**COLLECTED DATA**
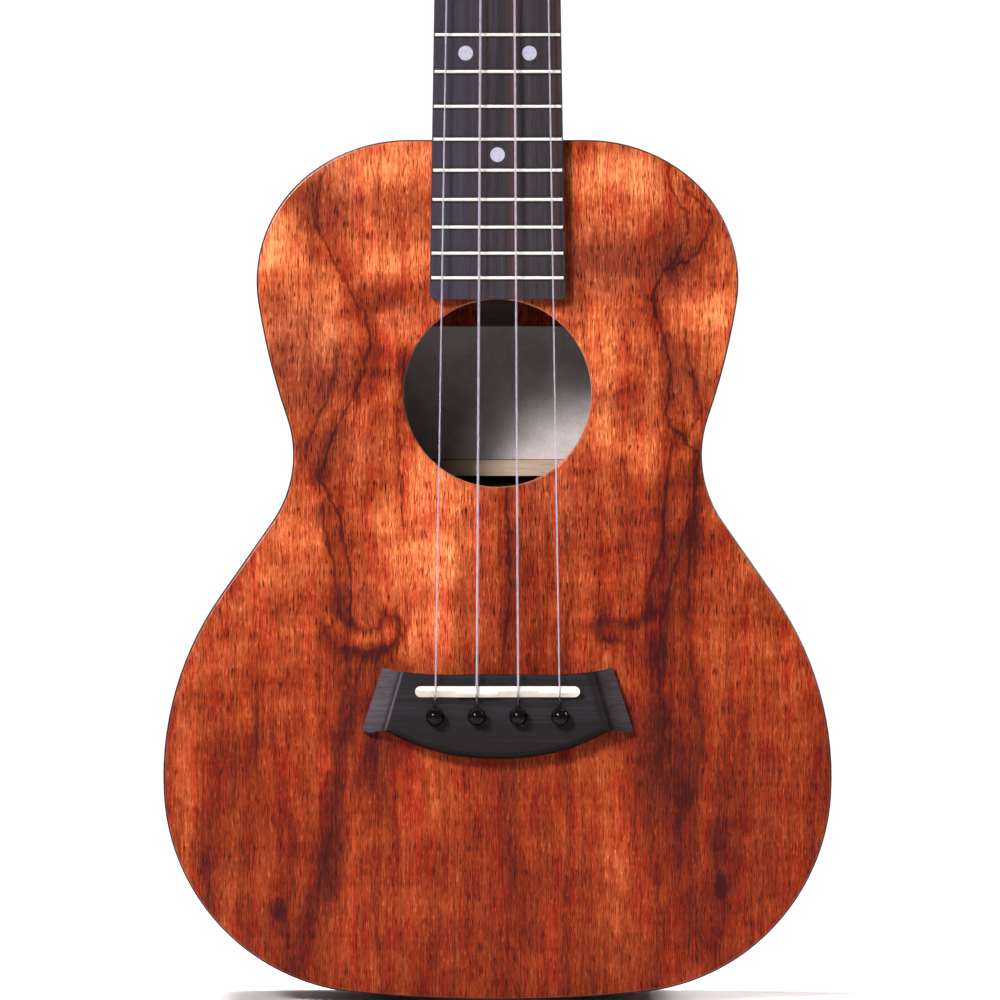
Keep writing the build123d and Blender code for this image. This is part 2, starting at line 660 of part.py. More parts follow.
def plate_screw():
    """Small round-head screw into the back of the headstock."""
    dome = Pos(0, 0, PLATE_LOW + 0.6) * Sphere(2.4)
    dome = dome & disc(0, 0, PLATE_LOW - 4, PLATE_LOW, 4)
    slot = block(-4, 4, -0.3, 0.3, PLATE_LOW - 4, PLATE_LOW - 1.1)
    return dome + disc(0, 0, PLATE_LOW, BACK_FACE + 8, 1.0) - slot


def bushing_piece():
    """Flanged bushing in the face of the headstock."""
    flange = disc(0, 0, VENEER_THICK, VENEER_THICK + 1.0, 5.2)
    return flange + disc(0, 0, -7, VENEER_THICK, 3.8) - disc(0, 0, -8, 9, POST_RADIUS + RUN_CLEARANCE)


def make_tuners():
    """All four tuning machines."""
    at_worm = Pos(0, WORM_Y, GEAR_MID)
    moving = {
        "worm_shaft": at_worm * (worm_piece() + shaft_piece()),
        "button": at_worm * button_piece(),
        "post": post_piece(),
        "gear": gear_blank(),
        "gear_screw": gear_screw_piece(),
    }
    fixed = {"tuner_plates": plate_piece(), "tuner_bushings": bushing_piece()}
    made = {}
    for name in STRINGS:
        x, y = POST_PLACES[name]
        for piece, shape in moving.items():
            sided = shape if x > 0 else flip(shape)
            made[piece + "_" + name] = HEAD * Pos(x, y, 0) * sided
    for piece, shape in fixed.items():
        placed = [HEAD * Pos(x, y, 0) * (shape if x > 0 else flip(shape)) for x, y in POST_PLACES.values()]
        made[piece] = Compound(children=placed)
    screws = [HEAD * Pos(x, y, 0) * plate_screw() for x, y in screw_places()]
    made["plate_screws"] = Compound(children=screws)
    return made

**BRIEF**
Beginning at the first line above, repeat exactly until the line containing "return flange +", which is included.

**TASK SOLUTION**
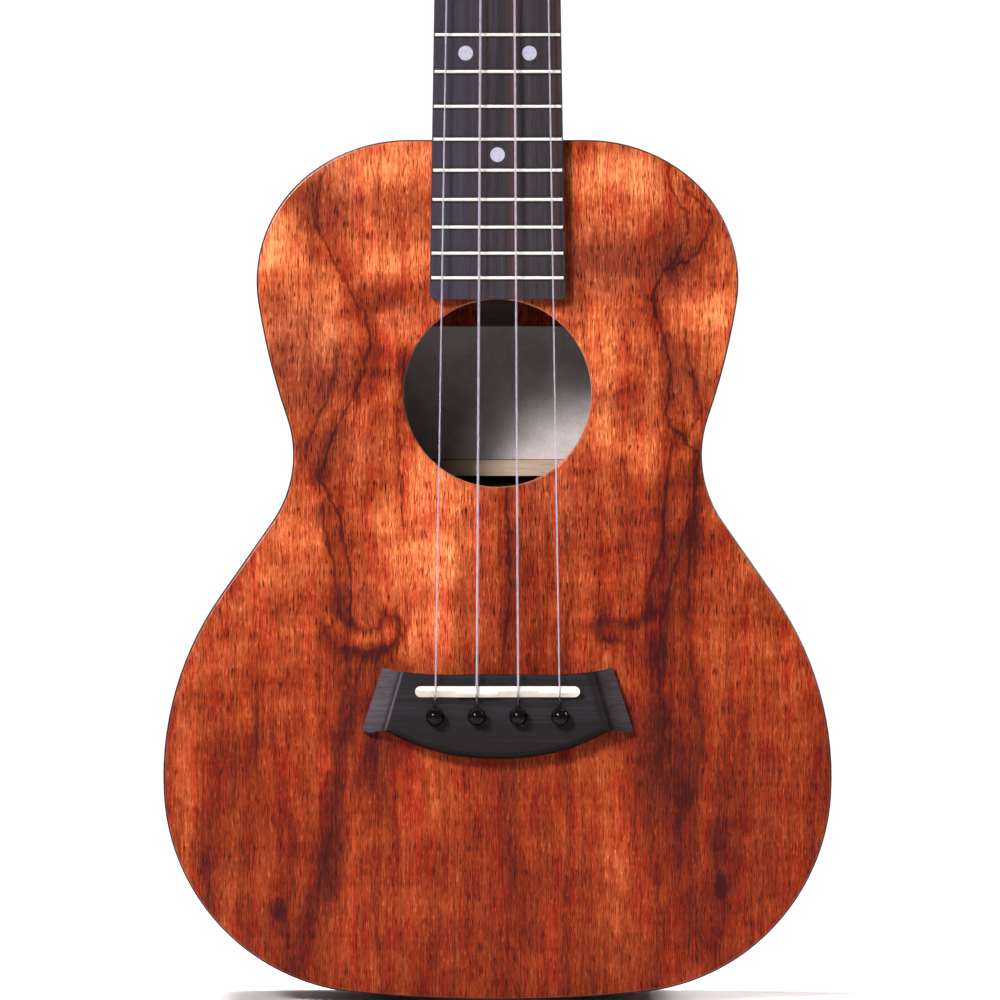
Keep writing the build123d and Blender code for this image. This is part 2, starting at line 660 of part.py. More parts follow.
def plate_screw():
    """Small round-head screw into the back of the headstock."""
    dome = Pos(0, 0, PLATE_LOW + 0.6) * Sphere(2.4)
    dome = dome & disc(0, 0, PLATE_LOW - 4, PLATE_LOW, 4)
    slot = block(-4, 4, -0.3, 0.3, PLATE_LOW - 4, PLATE_LOW - 1.1)
    return dome + disc(0, 0, PLATE_LOW, BACK_FACE + 8, 1.0) - slot


def bushing_piece():
    """Flanged bushing in the face of the headstock."""
    flange = disc(0, 0, VENEER_THICK, VENEER_THICK + 1.0, 5.2)
    return flange + disc(0, 0, -7, VENEER_THICK, 3.8) - disc(0, 0, -8, 9, POST_RADIUS + RUN_CLEARANCE)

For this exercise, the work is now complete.